Indigenous Communities and UN Urge Costa Rica to Re-Open Sergio Rojas’ Murder Case

November 11, 2020

By John McPhaul and Cultural Survival 

The Bribri community of Costa Rica, backed by the UN, strongly opposed the Costa Rican government’s decision to dismiss the criminal investigation of the March 2019 murder of Indigenous leader Sergio Rojas Ortíz. Costa Rican Public Ministry ordered the dismissal and the filing of the criminal case that is being followed on this crime, which occurred in the Indigenous Territory of Salitre in Buenos Aires, Puntarenas. 


Unknown assailants shot and killed Sergio Rojas (Bribri), 59, on March 18, 2019, while he was in his home in the Salitre Indigenous Reserve in southwest Costa Rica. Rojas led a Bribri movement to reclaim land occupied by non-Indigenous settlers within the Telire Indigenous Territory. To date perpetrators of his murder have not been found and justice has not been served. 


Costa Rica's Attorney General's Office, the Office of the Prosecutor Against Organized Crime and the Assistant Attorney's Office for Indigenous Affairs, in addition to the prosecutor's office in charge of investigating the homicide, met with the family of Rojas in Pérez Zeledón to communicate the decision made by the country's prosecutors office to shelve the Rojas case in which they pointed out that "the environment, the way of life in the area and the impossibility of locating the witnesses were factors that played against the investigation."
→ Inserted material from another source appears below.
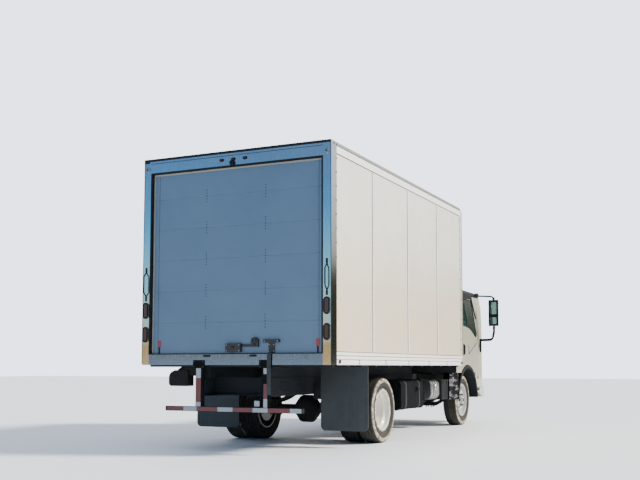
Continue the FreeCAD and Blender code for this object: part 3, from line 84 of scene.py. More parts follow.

The Ditsö Iríria Ajkönuk Wakpa Council, the self-government of the Bribri de Salitre Territory since 1979, have rejected the decision of judiciary to dismiss investigations into Rojas’s murder. “One more time, the State has endorsed impunity: on September 24th, the Judicial Branch announced they are dismissing the murder case of our Bribri community member of the Uniwak clan, Sergio Rojas Ortiz. [This] decision is supposedly based on the lack of proof and impossibility to carry out judicial investigations. As the Ditsö Iríria Ajkönuk Wakpa Council we reject the decision of the Judicial branch.” The Council argues that beyond the difficulties in investigating the case, the dismissal is political and is rooted in the systemic racism of the Costa Rican government.  “Political will and complicity with landowners and usurpers drive the State to this decision. The lives of Indigenous Peoples are not considered important and that is what drives them to promote impunity as the standard in our Territories,” said Ditsö in a press release. 


The United Nations Human Rights Council also issued a statement on the investigation’s dismissal, urging Costa Rica to prevent this crime from going unpunished. In its statement, the UN recalled earlier statements by Michel Forst, at the time the Special Rapporteur on the situation of human rights defenders, in which they urged the Costa Rican authorities to “identify the perpetrators materials and intellectuals of this serious crime and bring them to justice, in accordance with the law.”


The UN also indicated that it had followed up on precautionary measure 321-12 of the Inter-American Commission on Human Rights, which is a court order obligating  Costa Rica to  protect Indigenous land defenders in the territories of Térraba and Salitre, an order that due to Costa Rica failed to implement in a way that prevented the death of Sergio Rojas.


The UN is also monitoring a land conflict in China Kiche, another Indigenous territory in southern Costa Rica, where the local Indigenous community is struggling with the presence of settlers on their lands.


In an effort to prevent violence in more territories, the United Nations urged the Costa Rican State to ensure that, in the eviction announced for the next few days in the Indigenous territory of China Kichá, it needs to take into account recommendations by human rights experts on the rights of Indigenous Peoples and international standards on the rights to housing and forced evictions, in accordance with the international commitments and treaties. 


The UN ended by calling on its member States to promote the actions necessary to eradicate all forms of violence and discrimination against Indigenous Peoples, guaranteeing the rights to their traditional lands.


The Ditsö Iríria Ajkönuk Wakpa Council made a series of demands that including:

  • That the Judiciary continue it’s investigations to clarify the murder of our Uniwak brother Sergio Rojas Ortiz, as a means to comply in the most basic level with the Precuationary Measures MC-321 ordered by the InterAmerican Commission for Human Rights; 
  • Fulfill the true intent of the Precautionary Measures to protect the men and women Bribri leaders of Salitre and all those rightfully recovering their lands and territories.
  • A real commitment from the President of Costa Rica to foment peace in the Bribri territory of Salitre through the immediate removal of non-Indigenous settlers from Indigenous territories and that recuperated lands be returned for management to the traditional self-governance organizations of Indigenous Peoples.